>> begin

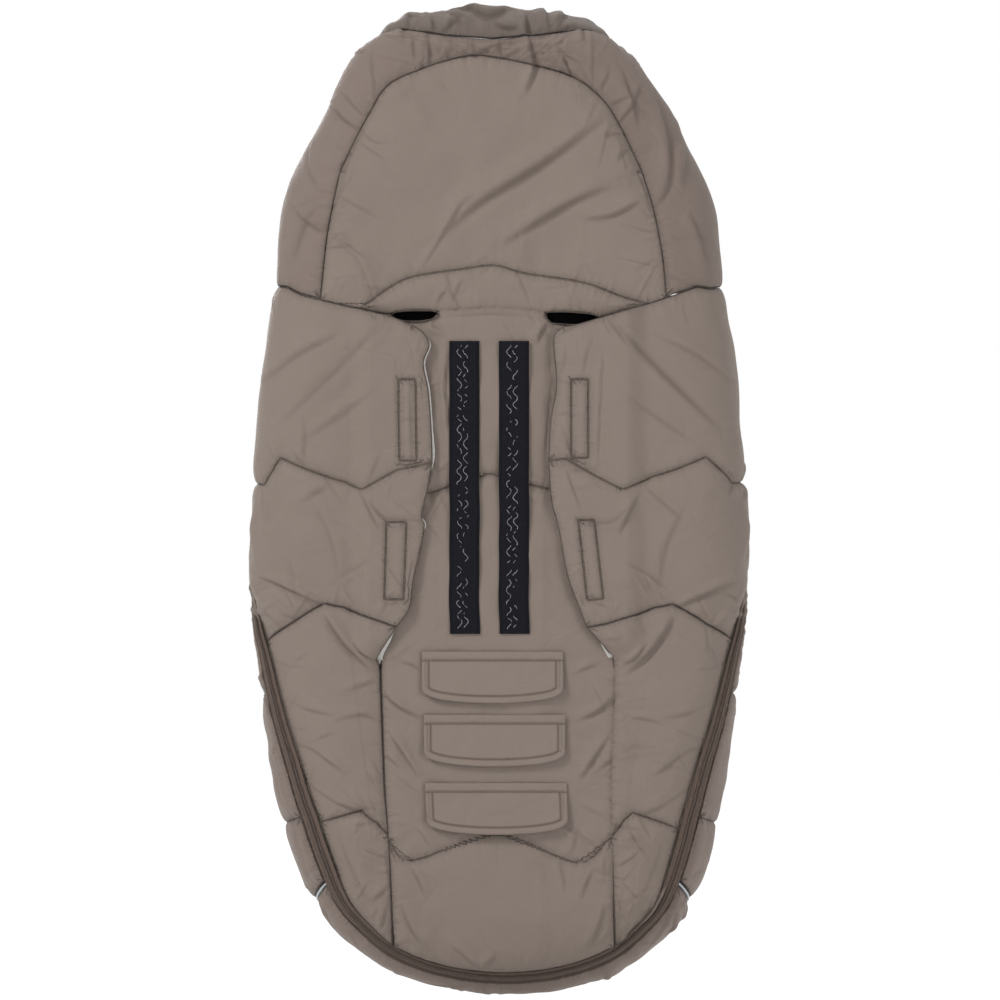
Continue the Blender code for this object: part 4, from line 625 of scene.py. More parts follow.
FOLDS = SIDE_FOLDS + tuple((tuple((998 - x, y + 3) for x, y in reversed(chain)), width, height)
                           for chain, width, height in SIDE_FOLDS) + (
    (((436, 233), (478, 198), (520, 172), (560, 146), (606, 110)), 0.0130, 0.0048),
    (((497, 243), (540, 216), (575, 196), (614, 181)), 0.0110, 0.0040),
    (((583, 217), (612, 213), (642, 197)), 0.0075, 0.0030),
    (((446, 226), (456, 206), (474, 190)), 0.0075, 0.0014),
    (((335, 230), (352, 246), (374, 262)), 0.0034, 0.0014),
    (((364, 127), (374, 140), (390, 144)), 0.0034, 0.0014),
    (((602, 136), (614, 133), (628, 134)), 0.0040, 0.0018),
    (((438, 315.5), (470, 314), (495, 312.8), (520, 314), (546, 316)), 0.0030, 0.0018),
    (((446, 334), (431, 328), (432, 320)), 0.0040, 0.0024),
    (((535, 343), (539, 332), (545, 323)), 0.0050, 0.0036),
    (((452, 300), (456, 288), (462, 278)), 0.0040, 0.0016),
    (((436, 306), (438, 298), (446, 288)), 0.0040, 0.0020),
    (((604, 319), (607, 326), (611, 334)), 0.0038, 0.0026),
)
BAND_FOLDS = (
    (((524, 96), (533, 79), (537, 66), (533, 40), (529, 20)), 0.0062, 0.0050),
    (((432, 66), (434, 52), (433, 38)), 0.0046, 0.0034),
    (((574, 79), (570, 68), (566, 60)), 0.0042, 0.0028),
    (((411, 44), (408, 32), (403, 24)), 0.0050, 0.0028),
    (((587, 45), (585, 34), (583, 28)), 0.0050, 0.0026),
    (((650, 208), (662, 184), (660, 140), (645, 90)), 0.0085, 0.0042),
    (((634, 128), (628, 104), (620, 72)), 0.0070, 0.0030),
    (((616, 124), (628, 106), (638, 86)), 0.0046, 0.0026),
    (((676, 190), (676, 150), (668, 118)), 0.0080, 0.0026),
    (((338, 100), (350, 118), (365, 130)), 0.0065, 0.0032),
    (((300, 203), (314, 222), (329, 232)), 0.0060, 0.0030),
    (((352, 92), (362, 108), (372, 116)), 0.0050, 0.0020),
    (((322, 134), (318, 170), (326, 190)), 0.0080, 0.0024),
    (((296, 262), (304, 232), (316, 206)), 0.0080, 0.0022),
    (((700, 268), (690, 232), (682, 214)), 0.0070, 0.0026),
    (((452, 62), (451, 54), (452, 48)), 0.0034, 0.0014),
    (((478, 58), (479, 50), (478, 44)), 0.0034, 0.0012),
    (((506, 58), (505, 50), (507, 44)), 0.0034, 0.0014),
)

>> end

STATED PROBLEM: Write every line of the material above again, exactly.

OUTPUT OF THE EXERCISE:
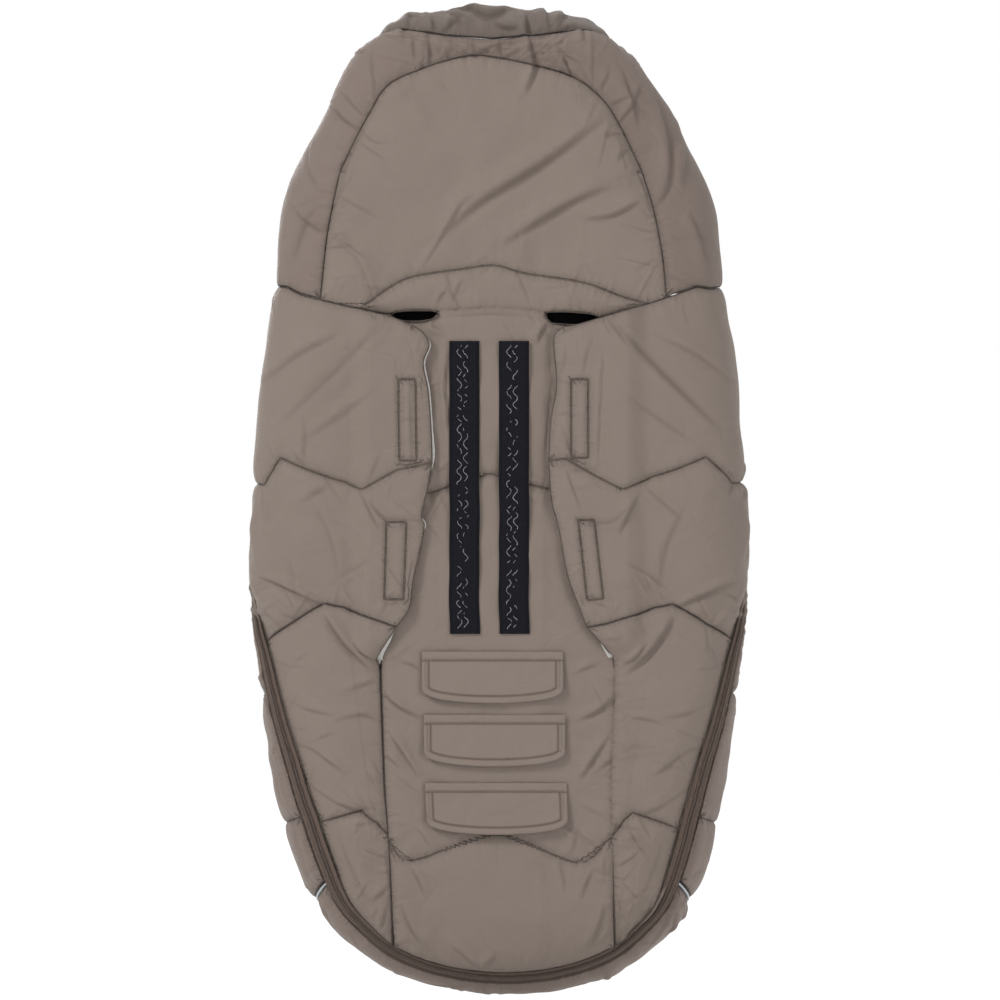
Continue the Blender code for this object: part 4, from line 625 of scene.py. More parts follow.
FOLDS = SIDE_FOLDS + tuple((tuple((998 - x, y + 3) for x, y in reversed(chain)), width, height)
                           for chain, width, height in SIDE_FOLDS) + (
    (((436, 233), (478, 198), (520, 172), (560, 146), (606, 110)), 0.0130, 0.0048),
    (((497, 243), (540, 216), (575, 196), (614, 181)), 0.0110, 0.0040),
    (((583, 217), (612, 213), (642, 197)), 0.0075, 0.0030),
    (((446, 226), (456, 206), (474, 190)), 0.0075, 0.0014),
    (((335, 230), (352, 246), (374, 262)), 0.0034, 0.0014),
    (((364, 127), (374, 140), (390, 144)), 0.0034, 0.0014),
    (((602, 136), (614, 133), (628, 134)), 0.0040, 0.0018),
    (((438, 315.5), (470, 314), (495, 312.8), (520, 314), (546, 316)), 0.0030, 0.0018),
    (((446, 334), (431, 328), (432, 320)), 0.0040, 0.0024),
    (((535, 343), (539, 332), (545, 323)), 0.0050, 0.0036),
    (((452, 300), (456, 288), (462, 278)), 0.0040, 0.0016),
    (((436, 306), (438, 298), (446, 288)), 0.0040, 0.0020),
    (((604, 319), (607, 326), (611, 334)), 0.0038, 0.0026),
)
BAND_FOLDS = (
    (((524, 96), (533, 79), (537, 66), (533, 40), (529, 20)), 0.0062, 0.0050),
    (((432, 66), (434, 52), (433, 38)), 0.0046, 0.0034),
    (((574, 79), (570, 68), (566, 60)), 0.0042, 0.0028),
    (((411, 44), (408, 32), (403, 24)), 0.0050, 0.0028),
    (((587, 45), (585, 34), (583, 28)), 0.0050, 0.0026),
    (((650, 208), (662, 184), (660, 140), (645, 90)), 0.0085, 0.0042),
    (((634, 128), (628, 104), (620, 72)), 0.0070, 0.0030),
    (((616, 124), (628, 106), (638, 86)), 0.0046, 0.0026),
    (((676, 190), (676, 150), (668, 118)), 0.0080, 0.0026),
    (((338, 100), (350, 118), (365, 130)), 0.0065, 0.0032),
    (((300, 203), (314, 222), (329, 232)), 0.0060, 0.0030),
    (((352, 92), (362, 108), (372, 116)), 0.0050, 0.0020),
    (((322, 134), (318, 170), (326, 190)), 0.0080, 0.0024),
    (((296, 262), (304, 232), (316, 206)), 0.0080, 0.0022),
    (((700, 268), (690, 232), (682, 214)), 0.0070, 0.0026),
    (((452, 62), (451, 54), (452, 48)), 0.0034, 0.0014),
    (((478, 58), (479, 50), (478, 44)), 0.0034, 0.0012),
    (((506, 58), (505, 50), (507, 44)), 0.0034, 0.0014),
)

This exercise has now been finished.